A quem estava ele a referir-se? A Henrique Gomes, o homem que ousou enfrentar os lobbies da energia em Portugal e que pretendia fazer baixar as rendas excessivas da EDP. Extraordinário país, este, em que um ministro admite em público que um dos seus secretários de Estado foi demitido por tentar defender o Estado (que somos todos nós) dos interesses privados que o parasitam. E por quem foi ele demitido? Pelo primeiro-ministro, claro. A história é simples, e contada pelo próprio Henrique Gomes: duas horas após ter sido entregue ao primeiro-ministro o relatório onde se defendia uma taxa sobre as rendas da EDP, já António Mexia, um dos homens mais poderosos do país, conhecia o seu conteúdo.

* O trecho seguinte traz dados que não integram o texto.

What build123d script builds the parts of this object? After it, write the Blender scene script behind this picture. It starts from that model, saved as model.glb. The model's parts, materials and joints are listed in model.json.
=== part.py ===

Henrique Gomes tinha o apoio do seu superior directo, o ministro, mas deparou-se rapidamente com as dificuldades inerentes ao estado corporativo em que vivemos. Passos Coelho (ou alguém por ele), assim que vislumbrou algo que de facto poderia fazer poupar muito dinheiro ao Estado, apressou-se a contactar quem na realidade ele serve, o poder económico e financeiro. É claro que Mexia não poderia tolerar tal afronta, e rapidamente o secretário de estado foi exonerado, e apresentada uma pífia razão para o seu afastamento.

 

Numa democracia avançada, este caso por si só seria razão para a queda do Governo. Imaginemos por exemplo o escândalo que não seria Obama afastar um membro da sua equipa por influência de um dos poderosíssimos lobbies de Washington. Pois. Mas não vivemos. Este é o pais que, de ano para ano, vai caindo mais no ranking internacional sobre a percepção da corrupção. Este é o país em que a direita sobe ao poder no meio de uma gravíssima crise de sobreendividamento e consegue ir buscar 21 000 milhões de euros à classe média e aos mais desfavorecidos, deixando os intocáveis e inimputáveis do país continuarem a prosperar e a fazer os seus negócios. Esta direita que nos governa é a direita do BPN, e é a direita que privatiza a EDP colocando no conselho de administração vários dos seus homens de mão - Catroga, Arnaut, etc. É a direita que renegoceia as parcerias público-privadas aumentando os encargos do Estado - o que antes era responsabilidade das concessionárias, a manutenção das vias rodoviárias, passou a ser obrigação do estado, em troca de míseras poupanças. É a direita que nunca irá tocar nas rendas energéticas que beneficiam a EDP e outras empresas privadas, porque os seus aliados naturais são a banca e as corporações que vampirizam o país.

 

Poderemos continuar a empobrecer e a regredir, que continuaremos a ter dos combustíveis mais caros do mundo, assim como a electricidade, a água, o gás e as telecomunicações a preços incomportáveis para o nosso nível de rendimentos. Bem pode a troika, pela voz de Abebe Selassie, surpreender-se por não baixarem os preços nestes serviços: isso não irá acontecer porque não existe verdadeira concorrência nestes sectores da economia, o capitalismo em Portugal é uma brincadeira - as leis do mercado, na realidade, não funcionam. Estas corporações são e serão protegidas enquanto esta direita se mantiver no poder. Haveremos de estar a pão e água, que a EDP, a Galp, as empresas de telecomunicações e os bancos continuarão a manter as suas rendas, benesses e lucros intocados. Nada é mais certo do que isto, custe o que nos custar.